In fact, the urban chase business might have been more interesting, more like Predator 2 (if you’re going to rip off, do so from the most bizarre): one early screenplay reportedly had Aaron camouflaging himself in downtown Portland, so expertly that he could stand against a building wall and seem invisible. Unfortunately, this extravagance sounds almost sane compared to what ends up on screen in The Hunted, which is rife with impossible changes in physical location (like, L.T. is in one place, then suddenly in another, with no accounting for time spent on the road or in the air) and noticeably muddled editing.

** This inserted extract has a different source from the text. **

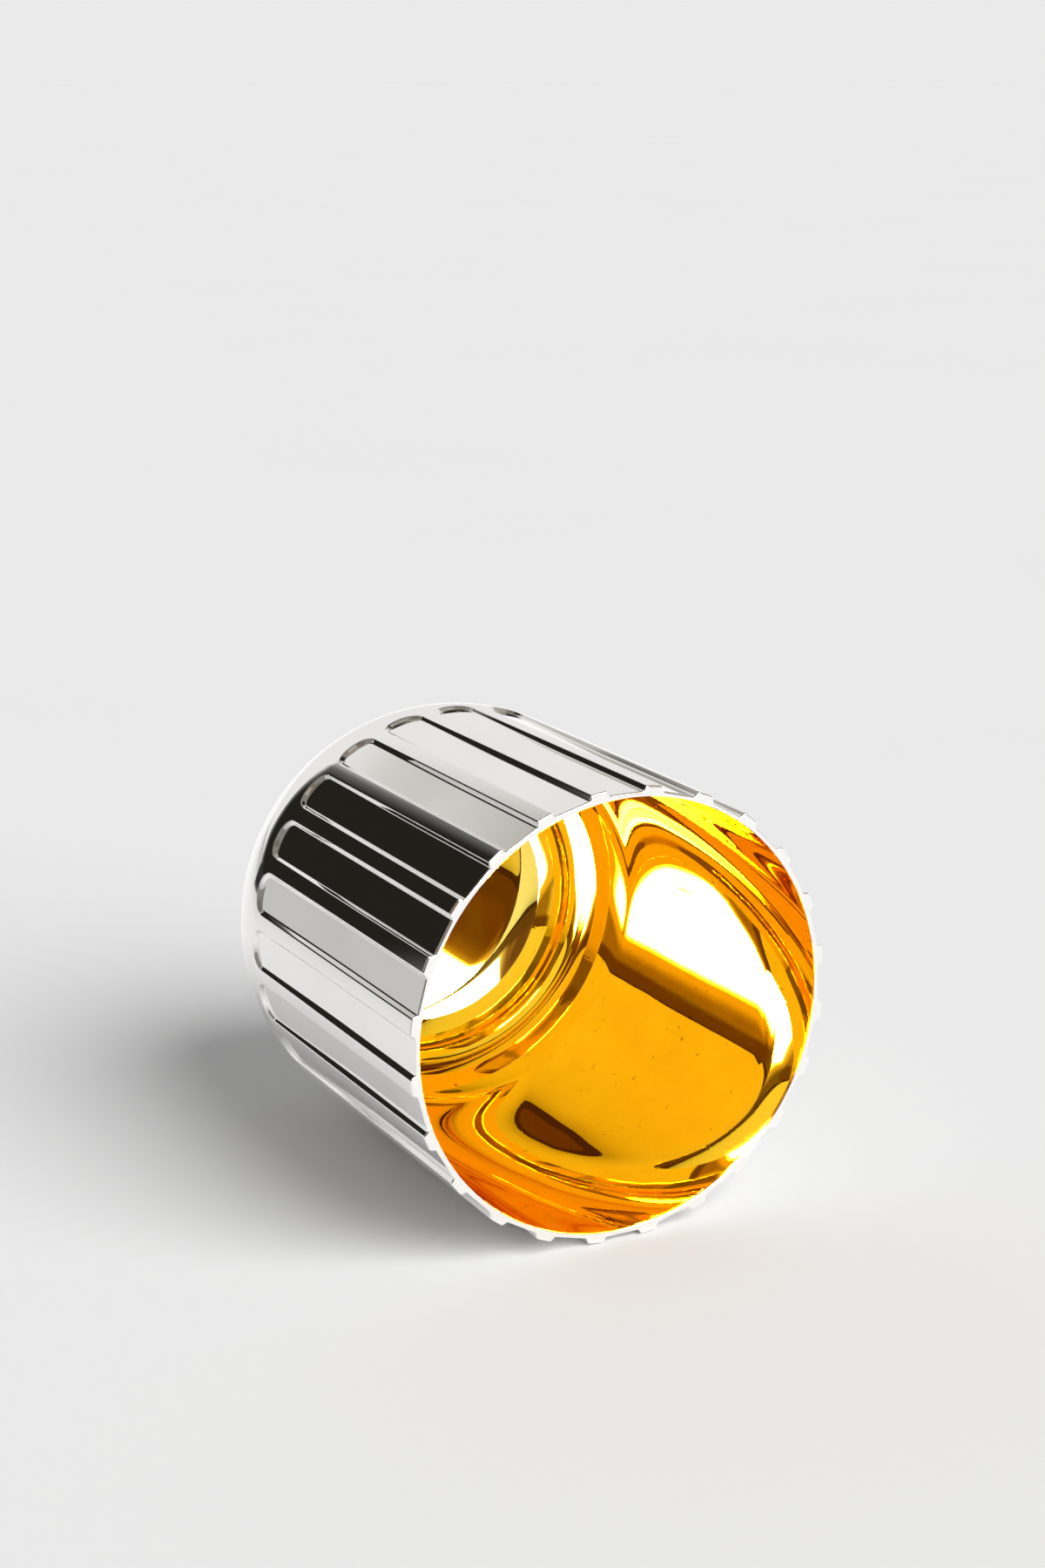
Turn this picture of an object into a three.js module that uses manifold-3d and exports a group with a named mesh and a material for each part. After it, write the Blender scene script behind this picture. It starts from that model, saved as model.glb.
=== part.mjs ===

Amid all this father-son business, Abby has precious little to do but hang out with the other minority types — her boss, Van Zandt (Ron Canada, here stuck playing the standard-issue black chief who sits behind his desk and blusters) and her partner, Bobby (José Zúñiga, playing an equally annoying stereotype, however admirably). But then, how could she possibly compete with the pandemonium of the masculine psyche, spread out, as it is here, across so vast a literal and ethical landscape? These unfortunate sons assume all the blame and brutality of the military mission, until it becomes unbearable. As corny and confused as the film is, it never loses sight of that tragedy.